The high-bandwidth memory (HBM) manufactured by Micron plays a key role in AI accelerators such as graphics processing units (GPUs) and custom processors as it can transfer data at high speeds while keeping power consumption in check when compared to traditional memory. HBM ensures that a lot of data can be transferred quickly at low latency so that AI workloads can run smoothly.

Not surprisingly, the size of the HBM that's being packed by AI chip designers into their accelerators is increasing. AMD, for instance, has increased the HBM capacity of its latest MI350 series of AI accelerators to 288 gigabytes (GB) from 256 GB on the previous MI325 series processors. The company plans to equip its next generation of MI400 accelerators with a whopping 432 GB of HBM next year.

Even custom AI chip manufacturers such as Marvell and Broadcom are equipping their chips with HBM to speed up AI workloads and improve power efficiency. Not surprisingly, the HBM market's revenue is expected to soar to $86 billion in 2030 from just $1.8 billion in 2023, clocking a compound annual growth rate (CAGR) of 68%.

Meanwhile, the adoption of AI in the smartphone and PC markets is going to be another tailwind for Micron, driving both volume and unit growth for the company. That's because AI-capable smartphones and PCs are equipped with more compute and storage memories, which should expand Micron's addressable market at a nice pace in the future.

The good part is that the AI-driven growth of the memory market has already supercharged Micron's growth. Its revenue in the first six months of the current fiscal year has increased by 59% from the year-ago period. Moreover, Micron has swung to a GAAP profit of $3.08 per share in the first half of the fiscal year from a loss of $0.40 per share in the year-ago period.

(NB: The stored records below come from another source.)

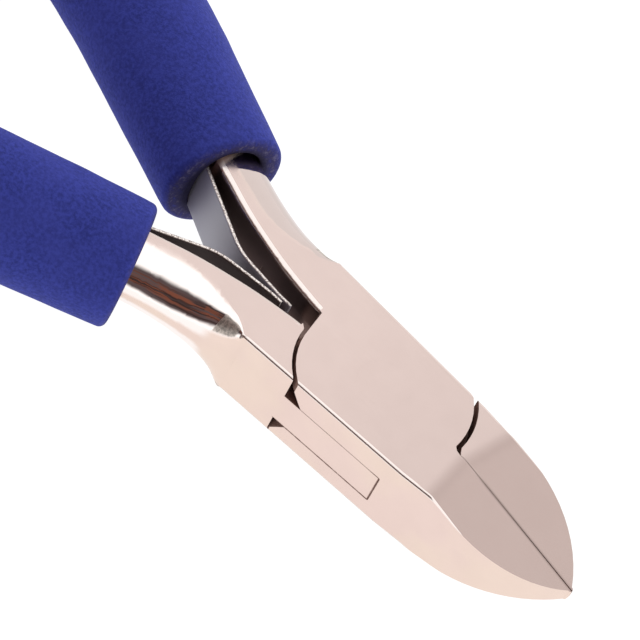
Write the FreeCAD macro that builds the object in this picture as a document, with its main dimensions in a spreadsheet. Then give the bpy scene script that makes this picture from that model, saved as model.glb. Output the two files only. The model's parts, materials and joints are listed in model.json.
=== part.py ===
"""Box-joint flush cutter: two forged halves on a pin, two leaf springs and two foam grips.

Frame, in millimetres: the pivot's axis is Z and the joint's lower ground face is z = 0. +X points to
the jaw tips and +Y to the slotted half's handle. The jaws are closed. The through half opens by turning
about +Z.
"""

import FreeCAD, Part
import math
import os
from FreeCAD import Placement, Rotation, Vector

DIMENSIONS = {
    # joint
    "thickness": 7.33,
    "half_width": 6.43,
    "side_taper": 0.0429,
    "shoulder_x": -11.15,
    "shoulder_inner_y": 2.2,
    "pin_radius": 2.5,
    "pin_clearance": 0.03,
    "slot_floor": 1.8,
    "slot_roof": 4.93,
    "slot_clearance": 0.03,
    "slot_radius": 8.5,
    "tongue_radius": 8.45,
    "tongue_root_radius": 7.05,
    "upper_cheek_radius": 8.05,
    "lower_cheek_radius": 8.3,
    "cheek_front_radius": 8.3,
    "cheek_corner": 0.3,
    "cheek_chamfer": 0.7,
    "cheek_chamfer_height": 1.25,
    "chamfer_sector_radius": 6.9,
    "shoulder_radius": 8.42,
    "jaw_heel_radius": 8.75,
    "edge_round": 0.3,
    # jaws
    "neck_x": 7.2,
    "jaw_x": 10.2,
    "jaw_half_width": 5.8,
    "jaw_root_x": 12.0,
    "jaw_bow_x": 13.3,
    "jaw_bow_radius": 12.53,
    "nose_x": 23.95,
    "nose_half_width": 0.3,
    "slotted_heel_x": 9.12,
    "through_heel_x": 9.2,
    "heel_gap": 0.04,
    "nose_gap": 0.14,
    "break_width": 0.24,
    "break_depth": 0.1,
    "break_end_x": 14.6,
    "break_size": 14.0,
    "crease_x": 9.7,
    "crease_at_side": 10.4,
    "crease_yaw": 6.9,
    "face_slope": 12.4,
    "grinder_size": 40.0,
    "relief_x": 10.6,
    "relief_land": 0.6,
    "relief_angle": 25.0,
    # tangs and handles
    "tang_width": 5.95,
    "tang_edge_round": 0.5,
    "runout_x": -15.8,
    "runout_y": 2.55,
    "runout_angle": 8.2,
    "runout_length": 7.7,
    "runout_width": 3.0,
    "handle_x": -23.6,
    "handle_y": 7.04,
    "handle_angle": 24.3,
    "handle_straight": 14.0,
    "handle_bow_radius": 107.0,
    "handle_bow_angle": 32.3,
    "core_radius": 3.6,
    "core_inset": 3.0,
    "core_flat": 1.65,
    "core_flat_length": 15.0,
    # foam grips
    "slotted_grip_start": 1.15,
    "slotted_grip_front_radius": 5.65,
    "slotted_grip_radius": 6.1,
    "through_grip_start": -0.6,
    "through_grip_front_radius": 5.93,
    "through_grip_radius": 6.35,
    "grip_bore_radius": 3.7,
    "grip_mouth_radius": 4.4,
    "grip_mouth_depth": 7.0,
    "grip_end_round": 0.8,
    # leaf springs and their rivets
    "leaf_thickness": 0.36,
    "leaf_width": 5.4,
    "leaf_bend_at": 7.0,
    "leaf_bend_radius": 9.0,
    "leaf_bow_x": -18.2,
    "leaf_bow_y": 0.87,
    "leaf_bow_radius": 8.0,
    "leaf_nose_x": -12.6,
    "leaf_nose_y": 0.21,
    "leaf_nose_radius": 22.0,
    "leaf_tip_x": -11.2,
    "rivet_at": 9.8,
    "rivet_radius": 0.9,
    "rivet_head_radius": 1.5,
    "rivet_head_height": 0.5,
    "rivet_depth": 3.0,
}

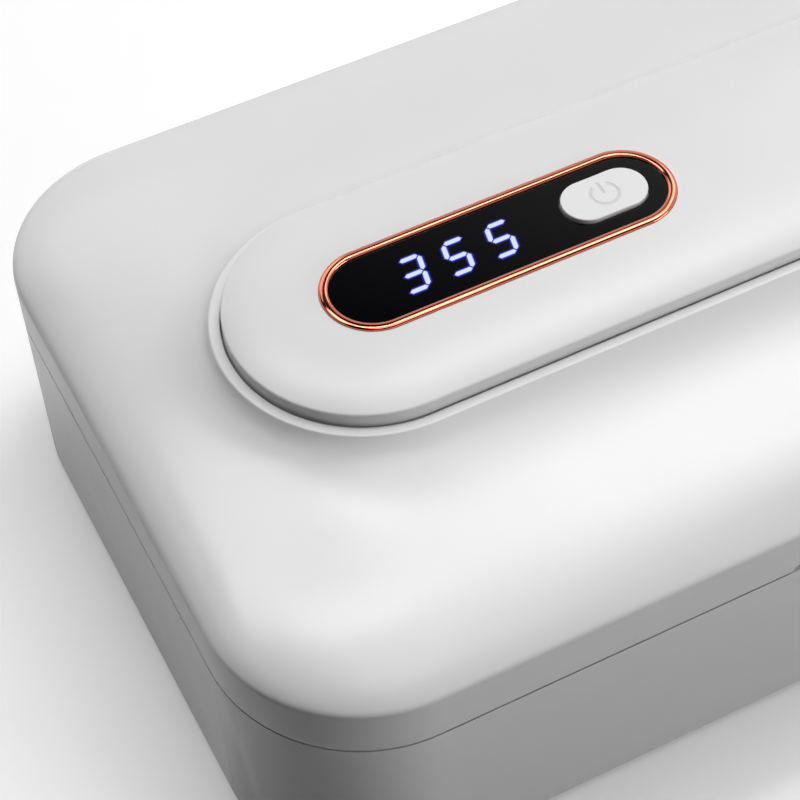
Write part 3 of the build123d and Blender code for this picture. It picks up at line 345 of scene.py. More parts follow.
def carried(centres, along, radius, height, place=(0.0, CASING_Y)):
    """Profile carried round a path: fanned points at the profile's heights.

    The path is about a middle at place, the casing's plan centre unless another is given.
    """
    plan = fanned(centres, along, radius)
    height = np.broadcast_to(height, plan.shape[:2])
    return np.dstack([plan + np.array(place), height])


def rounded_box_path(half_l, half_w, corner_r, marks, turn_steps=44, end_steps=22):
    """Stations round a rounded rectangle, as corner centres and outward directions.

    On a straight side the centre slides along the inner rectangle; in a corner it stays
    and the direction turns through a quarter circle. marks are the stations' places
    along the long sides.
    """
    x, y = half_l - corner_r, half_w - corner_r
    turn = np.linspace(0, math.pi / 2, turn_steps, endpoint=False)[1:]
    ends = np.linspace(y, -y, end_steps)
    along_front = marks[(marks >= -x) & (marks <= x)]
    parts = []
    for side, angle in ((1, 0), (-1, math.pi)):
        run = side * along_front[::-side]
        run = np.sort(run)[::-1] if side > 0 else np.sort(run)
        parts.append((run, np.full(len(run), side * y), np.full(len(run), math.pi / 2 + angle)))
        parts.append((np.full(len(turn), -side * x), np.full(len(turn), side * y),
                      math.pi / 2 + angle + turn))
        parts.append((np.full(end_steps, -side * x), side * ends,
                      np.full(end_steps, math.pi + angle)))
        parts.append((np.full(len(turn), -side * x), np.full(len(turn), -side * y),
                      math.pi + angle + turn))
    cx, cy, angle = (np.concatenate(column) for column in zip(*parts))
    return np.column_stack([cx, cy]), np.column_stack([np.cos(angle), np.sin(angle)])


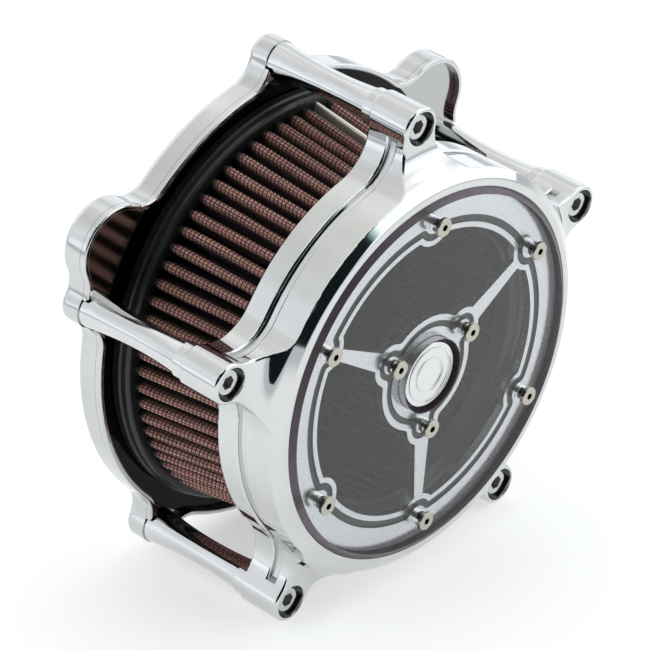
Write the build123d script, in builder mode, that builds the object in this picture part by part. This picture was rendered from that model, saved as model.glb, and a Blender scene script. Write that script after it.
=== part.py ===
from build123d import *
import math
import os

os.makedirs("parts", exist_ok=True)

# Motorcycle air cleaner: polished backplate, five standoffs, an open pleated
# filter and a ring cover that carries a clear round window.
# All sizes in millimetres.  Forward (towards the window) is -Y, up is +Z and the
# rear mounting face lies on Y = 0.  "Height" below means the forward distance
# from that mounting face.

# ---- shared layout ----
bolt_circle_radius = 95.0
bolt_count = 5
first_bolt_angle = 90.0
screw_circle_radius = 61.3
outer_lens_screw_count = 6
hub_screw_radius = 21.7
spoke_count = 3
first_spoke_angle = 30.0

# ---- backplate ----
plate_radius = 88.8
plate_thickness = 12.0
floor_height = 9.5
rim_width = 1.8
plate_lobe_radius = 7.4
plate_seat_radius = 7.8
plate_blend = 11.0
breather_across = 80.6
breather_up = 50.5
breather_lobe_radius = 16.4
throttle_bore_radius = 25.4
throttle_bolt_circle = 37.0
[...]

Consensus estimates expect Micron to deliver an impressive 439% jump in adjusted earnings this year to $7 per share, followed by a 58% increase next year. Micron stock trades at just 11 times forward earnings right now. So, buying this AI stock looks like a no-brainer as the bright prospects of the memory market could help it sustain healthy earnings growth levels in the long run as well, paving the way for more upside.